## BEGIN

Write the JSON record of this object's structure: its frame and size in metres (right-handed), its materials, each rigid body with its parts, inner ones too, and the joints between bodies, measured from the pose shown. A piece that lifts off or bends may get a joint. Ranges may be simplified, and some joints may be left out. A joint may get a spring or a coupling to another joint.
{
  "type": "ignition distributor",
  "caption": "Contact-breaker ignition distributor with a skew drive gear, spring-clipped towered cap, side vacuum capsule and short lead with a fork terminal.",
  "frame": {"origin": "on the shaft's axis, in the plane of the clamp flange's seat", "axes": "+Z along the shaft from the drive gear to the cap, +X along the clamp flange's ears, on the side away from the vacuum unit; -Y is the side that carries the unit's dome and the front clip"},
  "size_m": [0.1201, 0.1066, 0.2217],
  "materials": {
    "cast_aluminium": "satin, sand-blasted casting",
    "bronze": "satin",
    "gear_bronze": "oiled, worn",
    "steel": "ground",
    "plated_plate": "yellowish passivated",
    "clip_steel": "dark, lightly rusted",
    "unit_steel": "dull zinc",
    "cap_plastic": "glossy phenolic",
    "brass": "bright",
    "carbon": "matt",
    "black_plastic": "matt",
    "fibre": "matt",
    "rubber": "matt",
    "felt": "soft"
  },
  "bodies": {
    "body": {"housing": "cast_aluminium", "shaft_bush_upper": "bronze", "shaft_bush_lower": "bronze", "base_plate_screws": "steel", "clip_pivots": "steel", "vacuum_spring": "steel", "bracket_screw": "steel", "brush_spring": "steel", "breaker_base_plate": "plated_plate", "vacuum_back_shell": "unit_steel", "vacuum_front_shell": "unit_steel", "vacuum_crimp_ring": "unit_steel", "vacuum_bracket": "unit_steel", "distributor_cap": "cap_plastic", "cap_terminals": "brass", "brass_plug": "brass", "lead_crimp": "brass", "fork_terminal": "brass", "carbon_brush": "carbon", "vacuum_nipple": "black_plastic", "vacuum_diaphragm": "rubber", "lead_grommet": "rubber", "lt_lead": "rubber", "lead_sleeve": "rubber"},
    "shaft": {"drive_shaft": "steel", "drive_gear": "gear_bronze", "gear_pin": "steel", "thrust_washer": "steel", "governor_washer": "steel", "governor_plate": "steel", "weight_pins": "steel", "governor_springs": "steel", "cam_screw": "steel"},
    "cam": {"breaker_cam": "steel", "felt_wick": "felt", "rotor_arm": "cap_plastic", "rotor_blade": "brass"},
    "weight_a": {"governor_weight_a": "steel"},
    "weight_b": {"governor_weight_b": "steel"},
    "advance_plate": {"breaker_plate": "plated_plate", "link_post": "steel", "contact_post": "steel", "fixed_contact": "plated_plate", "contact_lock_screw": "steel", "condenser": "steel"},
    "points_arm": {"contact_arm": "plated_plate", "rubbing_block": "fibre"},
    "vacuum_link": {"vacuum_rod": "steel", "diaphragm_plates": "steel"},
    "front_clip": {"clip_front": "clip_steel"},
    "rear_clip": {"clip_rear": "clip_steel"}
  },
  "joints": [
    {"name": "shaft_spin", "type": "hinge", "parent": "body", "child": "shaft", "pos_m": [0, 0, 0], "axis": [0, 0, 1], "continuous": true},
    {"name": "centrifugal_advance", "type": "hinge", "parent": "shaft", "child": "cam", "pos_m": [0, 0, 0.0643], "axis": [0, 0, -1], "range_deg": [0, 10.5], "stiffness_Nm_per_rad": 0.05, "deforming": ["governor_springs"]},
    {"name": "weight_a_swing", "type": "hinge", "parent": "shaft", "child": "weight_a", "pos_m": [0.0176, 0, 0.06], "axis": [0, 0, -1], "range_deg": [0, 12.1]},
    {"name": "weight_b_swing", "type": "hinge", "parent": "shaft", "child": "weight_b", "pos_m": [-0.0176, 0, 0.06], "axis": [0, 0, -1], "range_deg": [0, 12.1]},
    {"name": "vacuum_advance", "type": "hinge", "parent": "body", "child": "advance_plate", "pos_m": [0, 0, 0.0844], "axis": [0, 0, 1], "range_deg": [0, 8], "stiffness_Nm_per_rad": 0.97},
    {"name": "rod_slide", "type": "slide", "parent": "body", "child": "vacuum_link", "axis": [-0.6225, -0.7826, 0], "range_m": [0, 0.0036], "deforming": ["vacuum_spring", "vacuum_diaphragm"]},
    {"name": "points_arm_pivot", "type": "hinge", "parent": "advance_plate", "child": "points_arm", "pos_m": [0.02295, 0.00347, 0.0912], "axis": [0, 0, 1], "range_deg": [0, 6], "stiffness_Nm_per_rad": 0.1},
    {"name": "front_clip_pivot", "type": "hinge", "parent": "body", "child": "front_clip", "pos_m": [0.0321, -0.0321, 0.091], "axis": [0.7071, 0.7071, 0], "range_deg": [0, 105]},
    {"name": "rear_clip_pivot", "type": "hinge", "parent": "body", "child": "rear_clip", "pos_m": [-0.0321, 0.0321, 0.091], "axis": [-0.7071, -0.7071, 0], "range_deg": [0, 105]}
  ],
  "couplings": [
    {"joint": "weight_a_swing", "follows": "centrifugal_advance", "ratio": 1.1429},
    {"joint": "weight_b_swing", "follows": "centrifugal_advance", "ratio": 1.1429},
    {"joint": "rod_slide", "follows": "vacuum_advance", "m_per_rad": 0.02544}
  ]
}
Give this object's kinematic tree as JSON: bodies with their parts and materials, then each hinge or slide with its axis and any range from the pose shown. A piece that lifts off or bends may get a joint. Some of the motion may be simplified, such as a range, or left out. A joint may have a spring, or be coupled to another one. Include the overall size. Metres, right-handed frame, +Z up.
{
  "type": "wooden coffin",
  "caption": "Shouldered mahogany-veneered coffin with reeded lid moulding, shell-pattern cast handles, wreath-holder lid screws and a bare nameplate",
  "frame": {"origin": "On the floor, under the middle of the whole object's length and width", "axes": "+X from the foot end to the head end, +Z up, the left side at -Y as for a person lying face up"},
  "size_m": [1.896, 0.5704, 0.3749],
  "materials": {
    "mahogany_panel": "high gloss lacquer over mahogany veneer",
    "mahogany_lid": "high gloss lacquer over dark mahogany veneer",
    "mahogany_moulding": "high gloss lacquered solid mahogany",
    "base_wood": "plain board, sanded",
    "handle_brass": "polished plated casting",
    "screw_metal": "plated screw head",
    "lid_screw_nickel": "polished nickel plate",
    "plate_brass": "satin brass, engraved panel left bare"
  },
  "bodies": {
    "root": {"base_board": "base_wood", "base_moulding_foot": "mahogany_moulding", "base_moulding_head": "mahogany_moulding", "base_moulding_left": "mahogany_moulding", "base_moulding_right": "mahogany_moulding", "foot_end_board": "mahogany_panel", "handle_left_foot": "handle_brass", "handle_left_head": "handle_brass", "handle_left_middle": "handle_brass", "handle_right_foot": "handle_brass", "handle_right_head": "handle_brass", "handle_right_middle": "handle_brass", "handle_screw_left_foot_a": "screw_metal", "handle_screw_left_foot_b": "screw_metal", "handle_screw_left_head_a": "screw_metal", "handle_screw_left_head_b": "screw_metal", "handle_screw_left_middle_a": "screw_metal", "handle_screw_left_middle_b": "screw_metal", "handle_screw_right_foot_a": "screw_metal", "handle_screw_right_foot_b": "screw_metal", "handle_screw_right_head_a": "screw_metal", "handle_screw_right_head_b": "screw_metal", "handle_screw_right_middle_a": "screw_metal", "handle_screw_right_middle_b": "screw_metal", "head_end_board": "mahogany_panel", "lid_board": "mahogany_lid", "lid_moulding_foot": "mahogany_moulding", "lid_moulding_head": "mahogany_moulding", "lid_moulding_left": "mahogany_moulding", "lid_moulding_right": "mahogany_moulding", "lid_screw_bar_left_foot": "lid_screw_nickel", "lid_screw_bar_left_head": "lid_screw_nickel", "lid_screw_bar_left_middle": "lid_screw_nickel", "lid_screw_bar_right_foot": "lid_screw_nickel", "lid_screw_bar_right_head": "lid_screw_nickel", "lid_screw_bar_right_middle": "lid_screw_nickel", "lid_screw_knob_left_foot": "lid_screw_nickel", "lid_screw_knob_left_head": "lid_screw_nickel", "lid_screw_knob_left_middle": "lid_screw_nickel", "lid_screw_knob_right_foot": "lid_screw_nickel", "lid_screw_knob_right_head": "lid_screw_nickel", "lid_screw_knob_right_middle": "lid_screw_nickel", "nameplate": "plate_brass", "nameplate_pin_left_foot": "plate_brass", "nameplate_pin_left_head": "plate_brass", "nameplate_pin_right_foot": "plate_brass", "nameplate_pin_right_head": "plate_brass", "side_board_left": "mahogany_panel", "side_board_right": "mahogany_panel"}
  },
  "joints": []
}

## END

## [Exercise objective]
Determine how many lines of the entries above carry the string "bodies", and give that number alone.

## [Exercise output]
4